また、若年妊娠を懲罰的に対処することで押さえ込もうと考えている政治家や医師、教師などにも、本白書は、本人だけの問題でなく、社会で受け止め、解決する必要のある課題であるという、新たな視点を提供し、これをもとに、研修などで若年妊婦の背景を考えあえるだろう。そのことは、若年妊娠を偏見の目で見ている人たちの行動変容をもたらす起爆剤となると考えている。
(5)持続力
「妊娠葛藤」という課題は、様々な課題を内包しているため、今後も、一つ一つの課題(例えば中絶、若年男子など)に焦点を当てて白書を作成していく必要に迫られると予想される。
【Ⅱ】Ⅰの評価軸はいずれも、強化するには連携力が潜在的に重要であり、その一助として次の項目を考える。
(1)当事業が取り組む社会的課題の根底にある社会的要因/背景(根本課題)は何だと考えるか。
>妊娠・出産が自己責任とされていること。
>妊娠葛藤に対しての、無関心、無理解。
>貧困・暴力・虐待など社会的病理。
>性教育の不足
>避妊へのアクセスの悪さ
今、社会は、底が抜けたような状態となっており、弱者は真っ先に切り捨てられ、排除され、いないものとしてあつかわれている。妊婦も、現代社会においては弱者である。妊娠・出産は保険診療ではない(医療費は自己負担)し、若年妊娠は、医療機関でも教育機関でも、また、社会的にも懲罰的に扱われ、妊婦から社会の居場所を奪っている。
(2)その根本課題の解決にどのように貢献できそうだと考えるか。
政策提言、地方行政への提言を行う。
医療機関への働きかけなどを行い、妊娠・出産周りの医療を保険診療とするよう提言。
(3)そのような貢献にむけて、どのような活動との協力/連携が有効だと考えるか。
虐待、DV、貧困、#なんでないの などの社会課題の解決を目指している団体と連携をし、社会の網の目からこぼれ落ちている人たちの声を一つ一つ、社会に伝えていき、この問題は、どこか遠くで起きていることではなく、すぐ隣にあるのだ、ということを、様々な角度から発言し続けること。

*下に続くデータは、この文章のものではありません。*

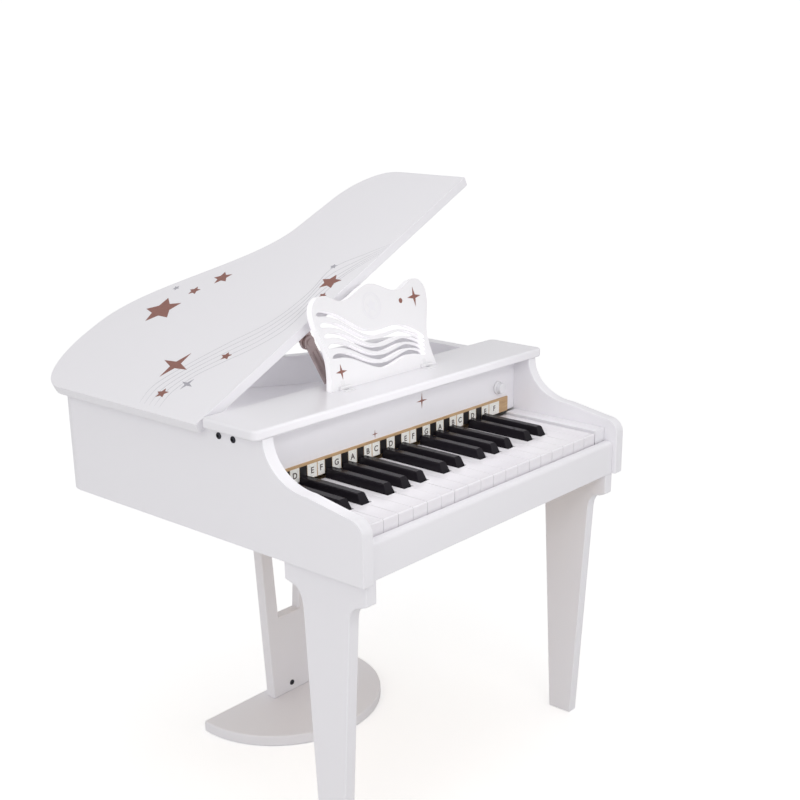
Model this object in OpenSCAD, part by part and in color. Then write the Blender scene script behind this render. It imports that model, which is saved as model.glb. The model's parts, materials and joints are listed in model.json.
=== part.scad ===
// Miniature grand piano for a dolls' house play room or a small child.
// White lacquered case on three legs, hinged lid held open by a metal stay,
// folding music desk, turning knob and thirty playable keys on one pivot rod.
// Units are millimetres.  +Z is up, +X is to the player's right, -Y faces the player.
// Origin: on the floor, under the middle of the round edge of the rear foot plate.

/* [Case] */
// Outside width over the two side panels
case_w = 470; // [380:5:560]
// Thickness of the side panels and the front legs
side_t = 15; // [10:0.5:20]
// Length of the left side panel, where the bass corner begins
side_l = 458; // [420:1:470]
// Height of the side panels
case_h = 125; // [100:1:160]
// Height of the case above the floor
leg_h = 345; // [200:5:450]
// Thickness of the curved rim
rim_t = 12; // [8:0.5:18]
// Height of the front rail
slip_h = 41; // [25:1:55]

/* [Top] */
// Thickness of the lid and of the fixed shelf
top_t = 11.5; // [8:0.5:16]
// How far the lid and shelf reach past the side panels
overhang = 12; // [4:1:20]
// Front edge of the fixed shelf, behind the cheek fronts
shelf_y0 = 133; // [110:1:150]
// Back edge of the fixed shelf
shelf_y1 = 216; // [190:1:240]
// Angle of the open lid
lid_open = 26.5; // [10:0.5:35]

/* [Keyboard] */
// Width of one white key with its gap
pitch = 22.5; // [18:0.25:24]
// Height of the white key tops above the case bottom
key_top = 54; // [48:0.5:60]
// Front face of the white keys, behind the cheek fronts
key_y0 = 18; // [14:0.5:24]
// Front foot of the black keys
black_y0 = 64; // [55:0.5:75]
// Width of a black key at its foot
black_w = 13.4; // [10:0.2:14]
// Height of a black key above the white ones
black_rise = 10; // [6:0.5:14]
// Turn of a key when it is pressed
key_dip = 2.4; // [1:0.1:3]

/* [Music desk] */
// Width of the desk at its narrow waist
desk_w = 168; // [140:0.5:200]
// Height of the desk along its face
desk_h = 109.6; // [80:1:130]
// Thickness of the desk
desk_t = 8; // [5:0.5:12]
// Height of the wave slots
slot_h = 5.2; // [3:0.2:7]
// Backward lean of the desk
desk_lean = 14; // [8:1:18]

/* [Legs] */
// How far the front legs stand in from the side panels
leg_inset = 11; // [2:1:20]
// Radius of the half-round foot plate
foot_r = 130; // [100:1:150]
// Thickness of the foot plate
foot_t = 15; // [10:1:20]

/* [Hidden] */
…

※ 思いがけない妊娠にいたる前の避妊へのアクセスを、もっと安価に迅速に行えるようにしていく必要がある。アフターピルや低用量ピルをコンビニエンスストアで購入できるようにする、避妊シールや注射の導入。また、中絶手術費用の無料化、中絶薬の認可、など、提言していかなければならない課題は尽きない。
◆今後の事業予定:
3200件のデータ分類ができたので、今後は、データ分析に入る。
同行・面談を行ったケース(52件)と、中絶については、数量的分析だけではなく内容分析を行い、小特集とする。
白書のメイン特集記事である、「社会から排除される若年妊娠」のペルソナ設定を行い、いかに社会から排除され、支援につながることを困難にしているかを明らかにしていく。
→2020年9月中旬までにまとめたい
→2020年9月末までに監修:湯澤直美さんチェック
→2020年10月中旬〜ページ組、デザインの作業に。